Among other recipients are the Indraprastha Institute of Information Technology, which is working on a tool for locating monkeys in cities to improve their population control, and Symbiosis Institute of Technology, Pune, which is developing an AI-enhanced smart data analytics tool for household energy management, as well as larger systems to monitor and predict water, air and soil conditions for diverse smart city applications. In similar fashion, the India Institute of Science is using data analytics and machine learning to provide equitable water distribution for India’s large cities.

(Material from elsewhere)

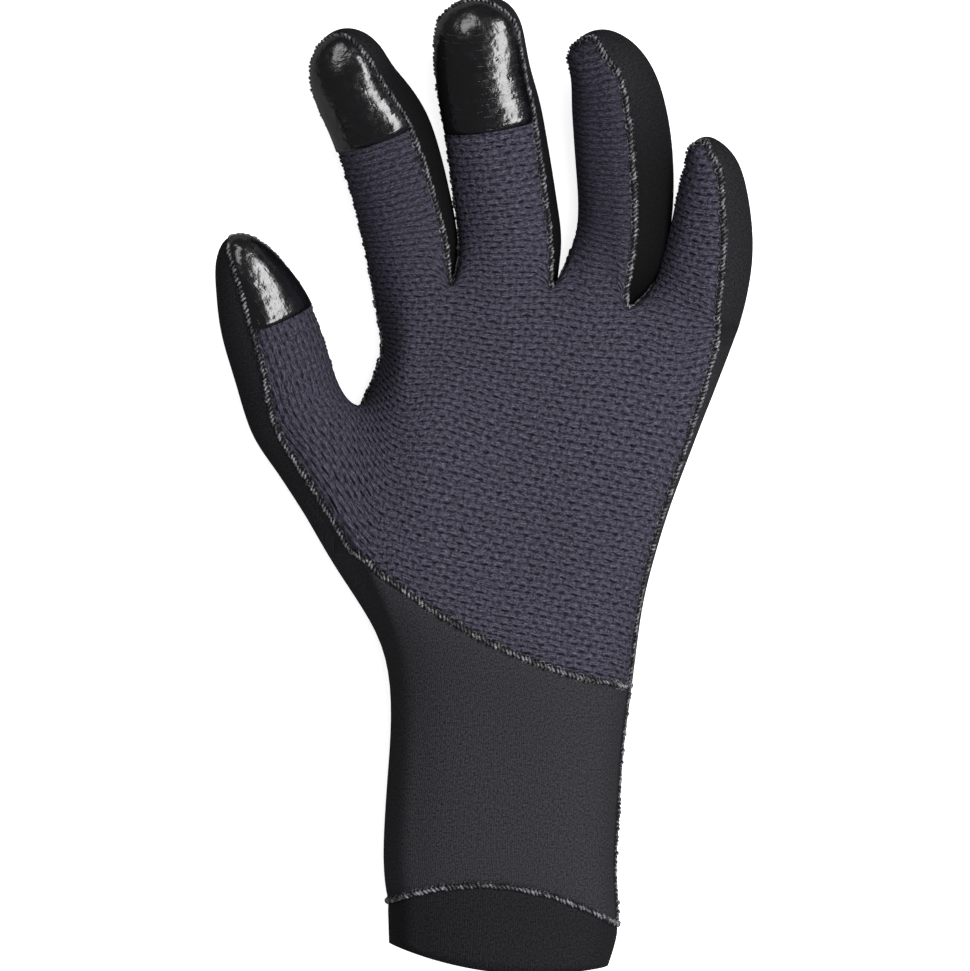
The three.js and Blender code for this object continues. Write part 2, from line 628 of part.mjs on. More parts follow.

The many other projects chosen by Microsoft have also done much good so far, from helping to save snow leopards and endangered Puget Sound-area orcas through advanced AI image recognition and sorting techniques to iNaturalist app, which utilizes citizen science for biodiversity conservation and making valuable contributions to global wildlife data-sets. Joe Gaydos, science director at the SeaDoc Society, says: “it’s going to be a paradigm shift for the management of wild populations.”
The AI for Earth grants are issued four times a year. They are not large sums (mostly around $5,000-$15,000), yet this is often sufficient for start-up projects to get off the ground. Larger sums may be awarded to bigger or more ambitious projects. The whole list of projects is available on Microsoft’s website. “I want an Information Age that encapsulates all information about life on Earth,” Joppa notes.